Monday, October 10, 2005

The Ceremony

There are certain moments in every person’s life when a point is reached when one could clearly see a break between the past and the future. Those are the moments when time stood still and everything that happened in the past flashes in front of you in a matter of seconds while at the same time, the future is shown before you like a premonition. However, those moments come at an inauspicious times replete of the honor and the dignity that should have accompany such rare and splendid occasions. It is in this sense of inadequacy of honoring the memory of that fateful moment that we humans created ceremonies in which not only we celebrate such moments but also to render it both solemn and dramatic, imbibed with the due importance that such moment deserve and consecrate it to our collective memory in the form of photo albums. As these ceremonies are repeated over the years and in each time with different actors, it has become a ritual and carry the force of tradition to the extent that it has become more important than the moment that it serve to commemorate; To the extent that the ceremonies supplanted the moment as the point of change; To the extent that the ceremonies has become the goal of the entire journey rather than the hard journey towards that moment or the moment itself. Humans, they are such succors for rituals and illusions. The truth of the matter is. The clear break happened way before the ceremony when one decided to reach the point of no return and cross it.
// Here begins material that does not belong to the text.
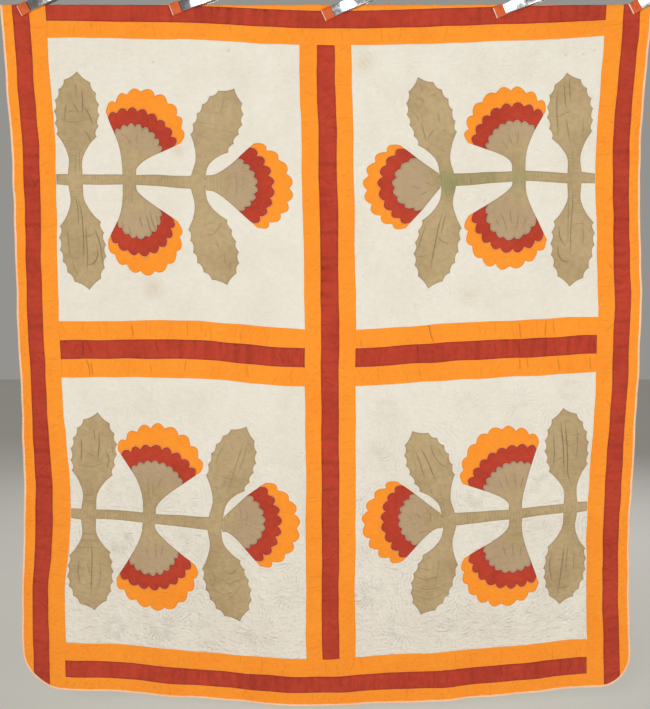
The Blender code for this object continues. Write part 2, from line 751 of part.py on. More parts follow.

The ceremony is just an imprimatur or a recognition of such successful crossing; an investiture of your new found status of a being different from the past; an announcement to the whole world that you are now ready to face a different challenge; a pronouncement to the entire assembly of human race that here is humanity’s newest hope, a hope that is consistently renewed every time the ceremony is performed. Last April, I not only closed a chapter in my life but also ended a phase as well and stared a new phase and begun writing a new chapter in my life and last October 1, I’ve formally obtained an imprimatur of my successful passing, a recognition of rights, and an investiture of my new status. Last October 1, I’d graduated from MBA.